Д. Емельянова «Цветение»
Анализ произведений самарских художниц, участниц выставки «+3», приводит нас к довольно неожиданному выводу. «Женское» в их работах прочно ассоциируется именно с визуальным, с живописью, цветом, а отнюдь не с текстуальным, «скрипто-визуальным», как это было в феминистском женском искусстве 1970-х годов, когда многие художницы, как, например Мери Келли, отказывались от изображения в пользу текста, так как воспринимали изображение как «подыгрывающее» мужскому взгляду (5). Отрицание изображения сохранилось в работах рассматриваемых художниц в форме отказа от фигуративности и тяготения к абстрактной экспрессии. Даже у Емельяновой мы видим не реальные, а фантастические растения, как бы извлеченные из глубин психики их автора. Художницы достаточно жестко и определенно полемизируют с литературным текстом и его носителями, которые, кажется, ассоциируются в их представлении с нормативностью, противоречащей их желанию высказаться свободно.
Литература
- В феминистской литературе накоплен богатый опыт теоретических разграничений. Основное из них: женское искусство / феминистское искусство. Феминистское искусство отличается от «просто женского» открытой идеологической ангажированностью, партийностью. Это «политика посредством искусства». В задачу автора статьи не входит рефлексия этих уже отшумевших теоретических баталий. Подробнее об этом: Усманова А. Женщины и искусство: политика репрезентации. Пролегомены к феминистской критике истории и теории искусства. http://lamp.semiotics.ru/feminart.htm.
- См. об этом: Бредихина Л. Репрезентационные практики в «женском» искусстве Москвы, 90-е годы: пренатальный период // Женщина и визуальные знаки. Под ред.
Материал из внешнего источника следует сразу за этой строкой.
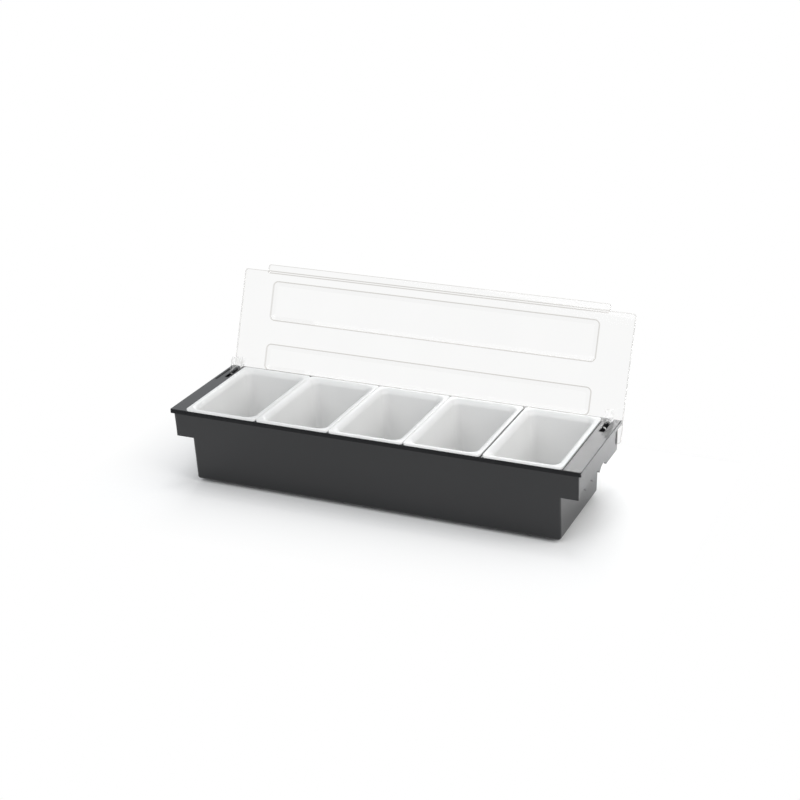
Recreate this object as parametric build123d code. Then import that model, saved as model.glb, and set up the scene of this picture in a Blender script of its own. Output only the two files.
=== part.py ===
from build123d import *
from math import acos, atan, atan2, cos, degrees, hypot
import os

# Condiment caddy: a long black tray with five lift-out pots under one clear hinged lid.
# Millimetres. +X along the row of pots, -Y towards the user, +Z up.
# The pieces are drawn with the tray centred on X and Y and its underside at Z 0.
# The last step moves them to the handed-in frame: centre of the whole footprint, feet on Z 0.

# Tray shell
TRAY_LENGTH = 500.0
TRAY_DEPTH = 153.0
TRAY_HEIGHT = 89.3
SHELL_WALL = 2.6
SHELL_FLOOR = 2.6
LONG_WALL_LEAN = 7.1
END_WALL_LEAN = 0.4
BODY_CORNER_ROUND = 4.0
BODY_BASE_ROUND = 3.0
WELL_BASE_ROUND = 1.2

# Rim, decks and hanging aprons at the two ends
RIM_HEIGHT = 5.2
RIM_OVERHANG_LONG = 2.0
RIM_OVERHANG_END = 3.2
RIM_CORNER_ROUND = 1.2
RIM_EDGE_ROUND = 0.8
RIM_REAR_ROUND = 3.0
DECK_THICKNESS = 2.5
GRIP_WIDTH = 20.8
APRON_DROP = 35.3
APRON_LEAN = 0.5
APRON_CORNER_ROUND = 1.0
SCALLOP_COUNT = 4
SCALLOP_PITCH = 24.6
SCALLOP_RISE = 6.5
MOUTH_EDGE_ROUND = 1.0
SHELF_COVER = 3.0

# Pots
POT_COUNT = 5
POT_GAP = 0.3
LAST_POT_GAP = 2.2
ROW_REACH_LEFT = 3.4
ROW_REACH_RIGHT = 2.7
POT_FRONT_INSET = 0.5
POT_REAR_SHELF = 7.5
POT_DEPTH = 68.5
POT_WALL = 1.6
POT_DRAFT = 0.06
POT_CORNER_ROUND = 9.0
POT_LIP_CORNER_ROUND = 4.0
POT_LIP_HEIGHT = 2.2
POT_LIP_FLAT = 2.0
POT_LIP_EDGE_ROUND = 0.5
POT_FLARE_ROUND = 6.5
POT_FLOOR_ROUND = 6.0

# Lid sheet, finger lip and raised panels
LID_SIDE_INSET = 0.5
LID_FRONT_INSET = 9.0
LID_THICKNESS = 2.4
LID_CORNER_ROUND = 4.0
LID_SEAT_GAP = 0.4
LID_SWING_GAP = 1.0
LID_TAIL_GAP = 0.5
LID_STEP_LENGTH = 3.0
LID_STEP_START = 8.0
LIP_END_INSET = 31.0
LIP_REACH = 8.0
LIP_RAISE = 1.5
LIP_CORNER_ROUND = 3.0
PANEL_END_INSET = 41.0
PANEL_SLOPE_RUN = 5.5
PANEL_RAISE = 1.0
PANEL_CORNER_ROUND = 6.0
FRONT_RAIL = 12.0
MIDDLE_RAIL = 29.5
REAR_RAIL = 2.9
LOWER_PANEL_DEPTH = 32.0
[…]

А.Альчук. – М.: Идея-пресс, 2000. С.213-238.
- Battersby C. Just Jamming: Irigaray, Painting and Psychoanalysis // New Feminist Art Critisim / Deepwell K. (ed.) Manchester University Press, 1995.
- См. об этом: Собчак В. Девственность астронавтов: секс и фантастическое кино // Фантастическое кино. Эпизод первый: Сборник статей. М.: Новое литературное обозрение, 2006. С. 173.
- Аристархова И. Ослепляющий взгляд теорий репрезентации // Женщина и визуальные знаки. С.190.